Requirement:
Starting at the line that contains "nodes = [body", copy every line down to the line that contains "bpy.data.objects.remove(obj)", inclusive, exactly as it stands. Omit all other lines.

## start Supplied information

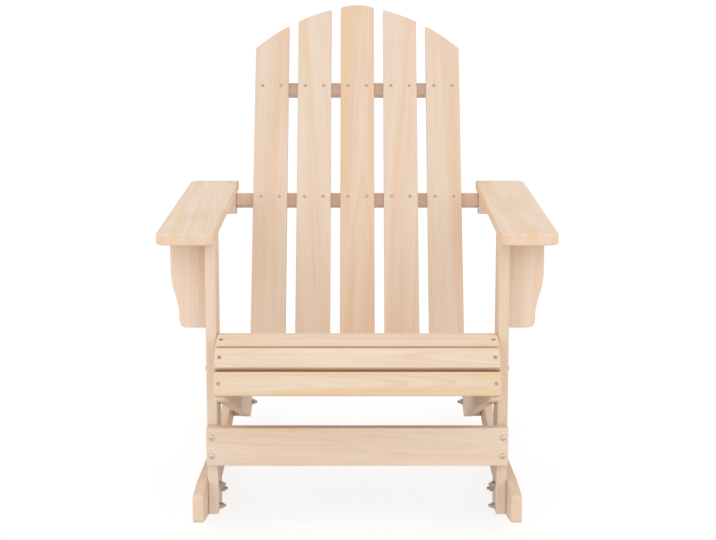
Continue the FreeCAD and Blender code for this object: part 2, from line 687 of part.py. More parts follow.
# Every object must be sound before anything is written
for item in doc.Objects:
    if "Invalid" in item.State or "Error" in item.State:
        raise RuntimeError("%s failed: %s" % (item.Label, item.State))
nodes = [body for body, frame in boards.values()] + [doc.getObject(group) for group in fasteners]
for item in nodes:
    if item.Shape.isNull() or not item.Shape.isValid():
        raise RuntimeError(item.Label + " has no valid shape")
    if item.isDerivedFrom("PartDesign::Body") and len(item.Shape.Solids) != 1:
        raise RuntimeError(item.Label + " is not one solid")
for item in nodes:
    item.Shape.exportStep("parts/%s.step" % item.Label)
print(len(nodes), "nodes written")
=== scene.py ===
from functools import partial
import math
import random

import bpy
import bmesh
from mathutils import Euler, Matrix, Vector


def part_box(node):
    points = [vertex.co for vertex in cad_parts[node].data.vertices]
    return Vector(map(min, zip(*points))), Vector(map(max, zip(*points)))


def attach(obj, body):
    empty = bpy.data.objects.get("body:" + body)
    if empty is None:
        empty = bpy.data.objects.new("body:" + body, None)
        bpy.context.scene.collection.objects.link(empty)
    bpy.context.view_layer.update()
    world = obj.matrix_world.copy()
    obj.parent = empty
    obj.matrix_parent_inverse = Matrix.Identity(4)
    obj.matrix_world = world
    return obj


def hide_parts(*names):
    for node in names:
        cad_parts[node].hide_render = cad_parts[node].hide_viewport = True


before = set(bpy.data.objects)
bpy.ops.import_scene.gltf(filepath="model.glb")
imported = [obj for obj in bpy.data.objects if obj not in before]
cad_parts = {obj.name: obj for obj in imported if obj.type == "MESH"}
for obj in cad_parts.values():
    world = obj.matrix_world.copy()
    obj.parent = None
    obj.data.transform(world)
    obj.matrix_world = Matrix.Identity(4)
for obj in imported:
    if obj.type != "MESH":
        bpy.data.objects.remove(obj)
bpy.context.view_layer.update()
print("frame loaded,", len(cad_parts), "nodes")


def linear(hexColour):
    parts = [int(hexColour[i:i + 2], 16) / 255 for i in (1, 3, 5)]
    return tuple(c / 12.92 if c <= 0.04045 else ((c + 0.055) / 1.055) ** 2.4 for c in parts) + (1.0,)


# A second word in a node's kind is its operation. An input is a value, a socket, a node (which stands
# for its first output) or a list of nodes; inputs without names go to the sockets in their order.
def addNode(tree, kind, inputs=(), settings=None):
    kind, _, operation = kind.partition(" ")
    node = tree.nodes.new(kind)
    if operation:
        node.operation = operation
    for key, value in (settings or {}).items():
        setattr(node, key, value)
    for key, value in inputs.items() if isinstance(inputs, dict) else enumerate(inputs):
        for item in value if isinstance(value, list) else [value]:
            if isinstance(item, bpy.types.Node):
                item = item.outputs[0]
            if isinstance(item, bpy.types.NodeSocket):
                tree.links.new(item, node.inputs[key])
            else:
                node.inputs[key].default_value = item
    return node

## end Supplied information

Answer to this task:
nodes = [body for body, frame in boards.values()] + [doc.getObject(group) for group in fasteners]
for item in nodes:
    if item.Shape.isNull() or not item.Shape.isValid():
        raise RuntimeError(item.Label + " has no valid shape")
    if item.isDerivedFrom("PartDesign::Body") and len(item.Shape.Solids) != 1:
        raise RuntimeError(item.Label + " is not one solid")
for item in nodes:
    item.Shape.exportStep("parts/%s.step" % item.Label)
print(len(nodes), "nodes written")
=== scene.py ===
from functools import partial
import math
import random

import bpy
import bmesh
from mathutils import Euler, Matrix, Vector


def part_box(node):
    points = [vertex.co for vertex in cad_parts[node].data.vertices]
    return Vector(map(min, zip(*points))), Vector(map(max, zip(*points)))


def attach(obj, body):
    empty = bpy.data.objects.get("body:" + body)
    if empty is None:
        empty = bpy.data.objects.new("body:" + body, None)
        bpy.context.scene.collection.objects.link(empty)
    bpy.context.view_layer.update()
    world = obj.matrix_world.copy()
    obj.parent = empty
    obj.matrix_parent_inverse = Matrix.Identity(4)
    obj.matrix_world = world
    return obj


def hide_parts(*names):
    for node in names:
        cad_parts[node].hide_render = cad_parts[node].hide_viewport = True


before = set(bpy.data.objects)
bpy.ops.import_scene.gltf(filepath="model.glb")
imported = [obj for obj in bpy.data.objects if obj not in before]
cad_parts = {obj.name: obj for obj in imported if obj.type == "MESH"}
for obj in cad_parts.values():
    world = obj.matrix_world.copy()
    obj.parent = None
    obj.data.transform(world)
    obj.matrix_world = Matrix.Identity(4)
for obj in imported:
    if obj.type != "MESH":
        bpy.data.objects.remove(obj)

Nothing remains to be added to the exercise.